Munger is talking about inversion in the last quote; the idea that problems are best solved when they are reversed. It’s often easier to think about what you don’t want before what you do. My experience is that both people and organizations are out of balance regarding the amount of time spent determining what they want to achieve versus what they’d like to avoid or stop doing. And strategic legacy planning processes often just add stuff up without declaring anti-goals. The outcome becomes lists of stuff to do/measure and are made up of executives’ favorite ideas that reflect compromise more than clear intent. 

I loved the blog by Tiny co-founder, Andrew Wilkinson, where he put Munger’s wisdom into action. In his words:

“So, instead of thinking through what we wanted our perfect day to look like, we thought about the worst day imaginable and how to avoid it. We inverted and came up with what we call Anti-Goals.
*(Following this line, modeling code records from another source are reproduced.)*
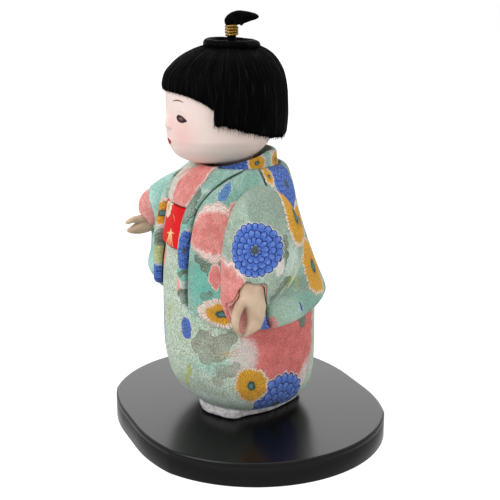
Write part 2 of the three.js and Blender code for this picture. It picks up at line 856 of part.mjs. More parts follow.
function hairFringe() {
  return clothPanel({
    columns: 10,
    rows: 6,
    edge: 0.04,
    left: always(-templeAngle),
    right: always(templeAngle),
    low: fringeHem,
    high: always(hairTop),
    inner: scalp,
    outer: hair.point,
  });
}

function hairRing() {
  const inside = stemRadius + seatGap;
  const rollCentre = ringRadius - ringRoll;
  const height = ringBottom + ringRoll;
  const profile = [new THREE.Vector2(inside, height - ringRoll)];
  for (let i = 0; i <= 8; i += 1) {
    const t = (-90 + i * 30) * degrees;
    profile.push(new THREE.Vector2(rollCentre + ringRoll * Math.cos(t), height + ringRoll * Math.sin(t)));
  }
  profile.push(new THREE.Vector2(rollCentre - ringRoll * 1.4, height + ringRoll - ringDish * 1.2));
  profile.push(new THREE.Vector2(inside, height + ringRoll - ringDish * 1.5));
  profile.push(profile[0].clone());
  const ring = new THREE.LatheGeometry(profile, 28);
  return ring.rotateX(Math.PI / 2).translate(0, knotY, 0);
}

function topknotStem() {
  return bar(v3(0, knotY, hairTop - 0.8), v3(0, knotY, stemTop), stemRadius, 24);
}

// Gold cord wound round the stem: the helix and its least gap to itself
function bindingPoint(t) {
  const angle = t * bindingTurns * 2 * Math.PI - Math.PI / 2;
  const radius = stemRadius + seatGap + bindingRadius;
  const z = bindingBottom + bindingRadius + t * bindingTurns * bindingPitch;
  return v3(radius * Math.cos(angle), knotY + radius * Math.sin(angle), z);
}

function topknotCord() {
  const perTurn = 24;
  const count = Math.round(bindingTurns * perTurn);
  const path = Array.from({ length: count + 1 }, (_, i) => bindingPoint(i / count));
  let least = Infinity;
  for (let i = 0; i <= count; i += 1) {
    for (let j = i + perTurn - 6; j <= count; j += 1) {
      least = Math.min(least, path[i].distanceTo(path[j]) - 2 * bindingRadius);
    }
  }
  console.log(`topknot_cord least gap to itself ${least.toFixed(2)} mm`);
  const centre = v3(0, knotY, 0);
  const rings = path.map((p) => {
    const out = v3(p.x - centre.x, p.y - centre.y, 0).normalize();
    const ring = [];
    for (let i = 0; i < 6; i += 1) {
      const t = (i / 6) * 2 * Math.PI;
      ring.push(p.clone()
        .addScaledVector(out, bindingRadius * Math.cos(t))
        .addScaledVector(axisZ, -bindingRadius * Math.sin(t)));
    }
    return ring;
  });
  return loft(rings);
}

function topknotTail() {
  const stations = [
    [knotY - 0.2, stemTop + 0.3, 2.2, 2.3, 0], [knotY - 0.5, 162, 3.2, 3.1, 5],
    [knotY + 0.2, 163.2, 3.4, 3.1, 35], [knotY + 2.1, 164.1, 3.0, 2.3, 70],
    [knotY + 4.8, 164.4, 2.5, 1.9, 92], [knotY + 7.6, 164.1, 1.6, 1.2, 106],
    [knotY + 10.4, 163.3, 0.4, 0.35, 112],
  ];
  return limb(stations.map(([y, z, wide, tall, lean]) => ({
    at: v3(0, y, z),
    across: axisX,
    up: v3(0, Math.cos(lean * degrees), -Math.sin(lean * degrees)),
    wide: wide * 0.8,
    tall,
  })), 12);
}

// Finishes
const lacquer = { color: 0x0a0a0b, roughness: 0.16, metalness: 0 };
const wood = { color: 0xc9a26b, roughness: 0.7, metalness: 0 };
const composition = { color: 0xb89c78, roughness: 0.9, metalness: 0 };
const whiteCrepe = { color: 0xd9d4d6, roughness: 0.85, metalness: 0 };
const mintCrepe = { color: 0x9fc7b0, roughness: 0.85, metalness: 0 };
const rose = { color: 0xdf8f8f, roughness: 0.85, metalness: 0 };
const red = { color: 0xc5161f, roughness: 0.55, metalness: 0 };
const gofun = { color: 0xeedfda, roughness: 0.35, metalness: 0 };
const handGofun = { color: 0xdcc8ae, roughness: 0.45, metalness: 0 };
const black = { color: 0x060606, roughness: 0.4, metalness: 0 };
const gold = { color: 0xc9a13a, roughness: 0.3, metalness: 0.9 };
const steel = { color: 0x9a9a98, roughness: 0.35, metalness: 0.9 };

const doll = new THREE.Group();
doll.position.z = standThickness;
const part = new THREE.Group();
part.add(doll);

function place(group, name, geometry, finish) {
  const mesh = new THREE.Mesh(geometry, new THREE.MeshStandardMaterial(finish));
  mesh.name = name;
  group.add(mesh);
}

place(part, 'display_stand', displayStand(), lacquer);
place(doll, 'stand_peg_left', standPeg(1), wood);
place(doll, 'stand_peg_right', standPeg(-1), wood);
place(doll, 'foot_block', footBlock(), whiteCrepe);
place(doll, 'body_core', bodyCore(), composition);
place(doll, 'kimono_skirt', kimonoSkirt(), mintCrepe);
place(doll, 'obi_sash', obiSash(), red);
place(doll, 'kimono_collar_left', kimonoCollar(1), rose);
place(doll, 'kimono_collar_right', kimonoCollar(-1), mintCrepe);
place(doll, 'neck_band', neckBand(), mintCrepe);
place(doll, 'jacket_placket_left', jacketPlacket(1), mintCrepe);
place(doll, 'jacket_placket_right', jacketPlacket(-1), mintCrepe);
place(doll, 'jacket_front_left', jacketFront(1), mintCrepe);
place(doll, 'jacket_front_right', jacketFront(-1), mintCrepe);
place(doll, 'jacket_back', jacketBack(), mintCrepe);
place(doll, 'left_sleeve', sleeve('left'), mintCrepe);
place(doll, 'right_sleeve', sleeve('right'), mintCrepe);
place(doll, 'left_sleeve_lining', leftSleeveLining(), rose);
place(doll, 'right_sleeve_lining', rightSleeveLining(), rose);
place(doll, 'left_hand', hand('left'), handGofun);
place(doll, 'right_hand', hand('right'), handGofun);
place(doll, 'left_wrist_peg', wristBore('left', 0), steel);
place(doll, 'right_wrist_peg', wristBore('right', 0), steel);
place(doll, 'neck_peg', neckPeg(), wood);
place(doll, 'head', headShape(), gofun);
place(doll, 'hair_bob', hairBob(), black);
place(doll, 'hair_fringe', hairFringe(), black);
place(doll, 'hair_ring', hairRing(), black);
place(doll, 'topknot_stem', topknotStem(), black);
place(doll, 'topknot_cord', topknotCord(), gold);
place(doll, 'topknot_tail', topknotTail(), black);

export default part;
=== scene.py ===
import math

import bpy
import numpy as np
from mathutils import Matrix, Vector


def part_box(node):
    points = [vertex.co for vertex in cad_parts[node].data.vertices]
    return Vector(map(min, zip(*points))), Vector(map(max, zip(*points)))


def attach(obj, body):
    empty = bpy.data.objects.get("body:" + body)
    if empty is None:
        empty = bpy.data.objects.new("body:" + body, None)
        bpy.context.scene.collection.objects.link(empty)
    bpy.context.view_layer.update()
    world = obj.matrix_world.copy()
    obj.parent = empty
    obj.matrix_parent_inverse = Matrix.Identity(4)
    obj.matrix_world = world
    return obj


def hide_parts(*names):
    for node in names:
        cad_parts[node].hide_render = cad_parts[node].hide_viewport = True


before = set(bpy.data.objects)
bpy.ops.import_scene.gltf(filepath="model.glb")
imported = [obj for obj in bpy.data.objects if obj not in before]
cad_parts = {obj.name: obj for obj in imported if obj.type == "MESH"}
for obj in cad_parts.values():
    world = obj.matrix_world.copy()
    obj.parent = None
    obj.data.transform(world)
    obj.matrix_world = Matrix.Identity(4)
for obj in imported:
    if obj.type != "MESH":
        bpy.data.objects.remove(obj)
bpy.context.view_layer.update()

# A child doll in floral crepe on a lacquered stand. Lengths are in millimetres and angles in degrees.
# Angles go round the doll: 0 is its front, 90 its left side, 180 its back.
# Heights are above the stand's top, where the doll's own frame starts.
MM = 0.001
STAND_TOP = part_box("display_stand")[1].z / MM

# Cloth and clearances
CLOTH_GAP = 0.4
SEAM_GAP = 0.5
SLEEVE_GAP = 0.7
SEAT_GAP = 0.3
RUNNING_GAP = 0.35
SWEEP_GAP = 0.5
SOFT_SWEEP_GAP = 1.1
SKIRT_CLOTH = 2.0
OBI_CLOTH = 1.3
COLLAR_CLOTH = 1.7
NECK_BAND_INSET = 0.5
NECK_BAND_CLOTH = 2.0
PLACKET_PROUD = 1.0

# Rounds in which the edges of a panel, each given along the other, settle
EDGE_ROUNDS = 8

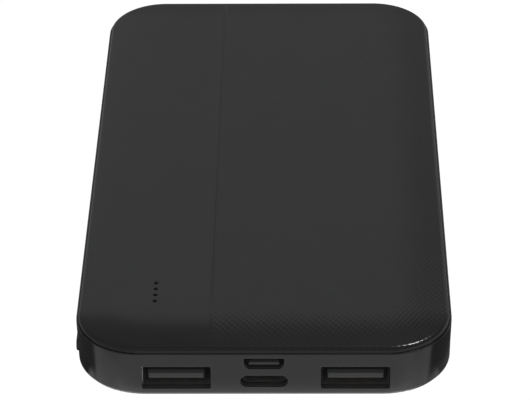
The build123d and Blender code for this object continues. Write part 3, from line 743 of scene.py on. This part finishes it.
def mirrored_floor(g, x, y):
    """Brightness the glossy walls mirror: lit ahead of the ports, dim near the long sides."""
    front_y = -LENGTH / 2 * MM
    side_x = WIDTH / 2 * MM

    def ahead_band(start, end):
        return front_y + start, front_y + end

    # the front zone's edge lies slightly further forward on the right
    shift = g.step(x, band=(-0.01, 0.01), levels=(0.0, 0.0014))
    front = g.step(g.math("ADD", y, shift), band=ahead_band(0.0037, 0.0047), levels=FALL)

    # brightness ahead of the ports, raised close to the foot
    close = g.step(g.absolute(x), band=(0.021, 0.031), levels=(1.45, 0.90))
    flank_rise = g.step(g.absolute(x), band=(0.021, 0.026), levels=(1.0, 1.35))
    flank = g.step(g.absolute(x), band=(0.028, 0.032), levels=(flank_rise, 1.0))
    foot = g.times(g.step(y, band=ahead_band(-0.0048, -0.0020), levels=(1.0, close)),
                   g.step(y, band=ahead_band(-0.0034, -0.0018), levels=(1.0, flank)))
    ahead = g.times(
        g.step(y, band=ahead_band(-0.0068, -0.002), levels=(FRONT_FAR, FRONT_NEAR)), foot)

    # dimmer towards the two front corners
    left_corner = g.step(g.absolute(x), band=(0.028, 0.041), levels=(1.0, 0.62))
    slant = g.step(y, band=ahead_band(-0.009, -0.004), levels=(0.0, 0.006))
    right_corner = g.step(g.math("ADD", x, slant), band=(0.036, 0.045), levels=(1.0, 0.66))
    corners = g.pick(g.step(x, band=(-0.01, 0.01)), left_corner, right_corner)

    # beside and behind: dim near the walls, with a faint glow along the right foot
    glow = g.times(g.step(x, band=(0.02, 0.03)),
                   g.step(x, band=(side_x + 0.0018, side_x + 0.004), levels=FALL))
    near = g.pick(glow, SIDE_NEAR, 0.09)
    aside = g.step(g.absolute(x), band=(side_x + 0.018, side_x + 0.05),
                   levels=(near, SIDE_FAR))
    behind = g.step(y, band=(0.09, 0.13), levels=(SIDE_NEAR, SIDE_FAR))
    far = g.math("MAXIMUM", aside, behind)

    # lit again in a narrow band round the foot of the two front corners
    radius = 12.8
    side = g.absolute(x)
    past_x = g.math("MAXIMUM", g.math("SUBTRACT", side, (WIDTH / 2 - radius) * MM), 0.0)
    forward = g.times(y, -1.0)
    past_y = g.math("MAXIMUM", g.math("SUBTRACT", forward, (LENGTH / 2 - radius) * MM), 0.0)
    squares = g.math("ADD", g.times(past_x, past_x), g.times(past_y, past_y))
    clear = g.math("SUBTRACT", g.math("POWER", squares, 0.5), 0.0128)
    lit = g.times(g.step(clear, band=(0.0016, 0.0043), levels=(0.55, 0.0)),
                  g.step(y, band=ahead_band(0.0060, 0.0078), levels=FALL))
    contact = g.times(lit, g.step(side, band=(0.029, 0.031)))
    return g.math("MAXIMUM", g.pick(front, far, g.times(ahead, corners)), contact)


def build_floor():
    material = bpy.data.materials.new("pale_floor")
    material.use_nodes = True
    material.node_tree.nodes.clear()
    g = Graph(material.node_tree)
    x, y, _ = g.axes(g.node("ShaderNodeNewGeometry").outputs["Position"])
    is_glossy = g.node("ShaderNodeLightPath").outputs["Is Glossy Ray"]
    strength = g.pick(is_glossy, FLOOR_SEEN, mirrored_floor(g, x, y))
    diffuse = g.node("ShaderNodeBsdfDiffuse", {"Color": (FLOOR_ALBEDO,) * 3})
    glow = g.node("ShaderNodeEmission", {"Color": (1, 1, 1), "Strength": strength})
    both = g.node("ShaderNodeAddShader", {0: diffuse.outputs[0], 1: glow.outputs[0]})
    g.node("ShaderNodeOutputMaterial", {"Surface": both.outputs[0]})

    mesh = bpy.data.meshes.new("floor")
    angles = [2 * math.pi * i / FLOOR_SIDES for i in range(FLOOR_SIDES)]
    rim = [(FLOOR_RADIUS * math.cos(a), FLOOR_RADIUS * math.sin(a), 0.0) for a in angles]
    mesh.from_pydata(rim, [], [tuple(range(FLOOR_SIDES))])
    mesh.materials.append(material)
    add_object("floor", mesh)


build_floor()


# ---------------------------------------------------------------- world and light
BACK_LOW, BACK_HIGH = 0.50, 0.235           # sky behind: near the horizon, higher up
FRONT_LOW, FRONT_SKY = 0.33, 0.235          # sky on the camera's side: lower, overhead
DIFFUSE_SKY = 0.45


def mirrored_sky(g, x, y, z):
    """Brightness glossy surfaces mirror, over the components of the ray's direction."""
    # backdrop low behind the object, its border bowed towards the sides
    sideways = g.math("MAXIMUM", g.math("SUBTRACT", g.absolute(x), 0.06), 0.0)
    upwards = g.math("MAXIMUM", g.math("SUBTRACT", 0.83, y), 0.0)
    bowed = g.math("SUBTRACT", y, g.times(g.times(sideways, upwards), 7.0))
    back = g.step(bowed, band=(math.cos(math.radians(46.2)), math.cos(math.radians(42.4))),
                  levels=(BACK_HIGH, BACK_LOW))
    front = g.step(z, band=(0.80, 0.96), levels=(FRONT_LOW, FRONT_SKY))
    base = g.step(y, band=(-0.25, 0.15), levels=(front, back))

    # dimmer to the right, with a brighter patch low down
    not_behind = g.step(y, band=(0.58, 0.80), levels=FALL)
    patch_behind = g.times(g.step(z, band=(0.38, 0.50), levels=FALL),
                           g.step(z, band=(0.20, 0.34)))
    patch_beside = g.step(z, band=(0.24, 0.38), levels=FALL)
    patch = g.times(g.step(x, band=(0.24, 0.36)),
                    g.pick(not_behind, patch_behind, patch_beside))
    side = g.pick(patch, g.step(x, band=(0.05, 0.19), levels=(1.0, 0.72)),
                  g.pick(not_behind, 1.35, 2.4))

    # two falls in brightness towards straight behind
    horizon = g.times(g.step(y, band=(0.80, 0.90), levels=(1.0, 0.72)),
                      g.step(y, band=(0.90, 0.98), levels=(1.0, 0.5)))
    return g.times(g.times(base, side), horizon)


def build_world():
    world = bpy.data.worlds.new("studio")
    scene.world = world
    world.use_nodes = True
    world.node_tree.nodes.clear()
    g = Graph(world.node_tree)
    x, y, z = g.axes(g.node("ShaderNodeTexCoord").outputs["Generated"])
    ray = g.node("ShaderNodeLightPath").outputs
    seen = g.pick(ray["Is Glossy Ray"], 1.0, mirrored_sky(g, x, y, z))
    strength = g.pick(ray["Is Diffuse Ray"], seen, DIFFUSE_SKY)
    background = g.node("ShaderNodeBackground", {"Color": (1, 1, 1), "Strength": strength})
    g.node("ShaderNodeOutputWorld", {"Surface": background.outputs[0]})


def add_disk_light(name, direction, distance, size, power, target):
    """Disk light at a distance from the target, facing it."""
    data = bpy.data.lights.new(name, "AREA")
    data.shape = "DISK"
    data.size = size
    data.energy = power
    light = add_object(name, data)
    away = Vector(direction).normalized()
    light.location = Vector(target) + away * distance
    light.rotation_mode = "QUATERNION"
    light.rotation_quaternion = away.to_track_quat("Z", "Y")


build_world()
add_disk_light("key_light", direction=(0.31, 0.22, 0.925), distance=1.2, size=0.16, power=4.6,
               target=(0, 0, 0.006))
scene.view_settings.view_transform = "Standard"
scene.view_settings.look = "None"

# ---------------------------------------------------------------- camera
ELEVATION = math.radians(33.167)
YAW = math.radians(-0.853)
ROLL = math.radians(-0.549)
CAMERA_DISTANCE = 547.455
SENSOR_WIDTH, LENS, SHIFT_X = 36.0, 181.353736, -0.00380754717


def build_camera():
    """Camera in front and above, looking at the origin at the height of the frame's underside."""
    forward = Vector((0, math.cos(ELEVATION), -math.sin(ELEVATION)))
    level, upright = Vector((1, 0, 0)), Vector((0, math.sin(ELEVATION), math.cos(ELEVATION)))
    right = math.cos(ROLL) * level + math.sin(ROLL) * upright
    up = -math.sin(ROLL) * level + math.cos(ROLL) * upright
    turn = Matrix.Rotation(-YAW, 3, "Z")
    forward, right, up = turn @ forward, turn @ right, turn @ up

    data = bpy.data.cameras.new("camera")
    data.sensor_width = SENSOR_WIDTH
    data.lens = LENS
    data.shift_x = SHIFT_X
    data.clip_start, data.clip_end = 0.01, 60
    camera = add_object("camera", data)
    pose = Matrix((right, up, -forward)).transposed().to_4x4()
    pose.translation = (-forward * CAMERA_DISTANCE + Vector((0, 0, FLOOR_Z))) * MM
    camera.matrix_world = pose
    scene.camera = camera


build_camera()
Our worst possible day looked like this:

  1. Full of long meetings.
  2. A packed calendar.
  3. Dealing with people we don’t like or trust.
  4. Owing people things/not being in control/obligations.
  5. Having to be at the office.
  6. Travel.
  7. Tired.

Working backwards from there, we made this set of Anti-Goals:

  1. Never schedule an in-person meeting when it can otherwise be accomplished via email or phone (or not at all).
  2. No more than two hours of scheduled time per day.
  3. No business or obligations with people we don’t like—even just a slight bad vibe and it’s a hard no.
  4. Never give up voting control of our businesses, no favors from people who could need something from us (ensure the rule of reciprocity doesn’t kick in).
  5. Work from a cafe across from a beautiful park where we can come and go as we please with nobody to bother us.
  6. Video conference or pay for people to come visit us.
  7. Never schedule morning meetings, sleep in when needed.

Problem solved.

Of course, we still have the odd unavoidable crappy day, but these simple Anti-Goals have made our lives immeasurably better by setting an Anti-Goal instead of a goal. Try it sometime, it’s insanely simple and strangely powerful.”

Character Moves:

  1. Try inversion and anti-goals. As Wilkinson notes, it is a simple yet powerful process. Sometimes to be crystal clear about what you want, the best starting route is to get there through declaring what you don’t want first. I do argue however that establishing BOTH goals and anti-goals are important. The processes are related, but different. Connect them. 
  2. Don’t be become that person that whines about how stupid your schedule is, how crazy hard you’re working, and how everyone/thing else is making you miserable. Be self-accountable and do something about it. Try inversion and anti-goals. It will help you break the cycle and move forward with more control over your situation than you might realize. 

Anti-goals in The Triangle,

Lorne 

One Millennial View: I love Munger and Wilkinson’s quotes and the freedom they’ve allotted themselves with anti-goals. Some Millennials might read this and say, “But, I don’t have the professional control to accomplish my anti-goals.” That could be the case at the moment, but, at least by “setting” anti-goals, you can get a better sense of where you’d like to make your professional life more malleable as you further your career.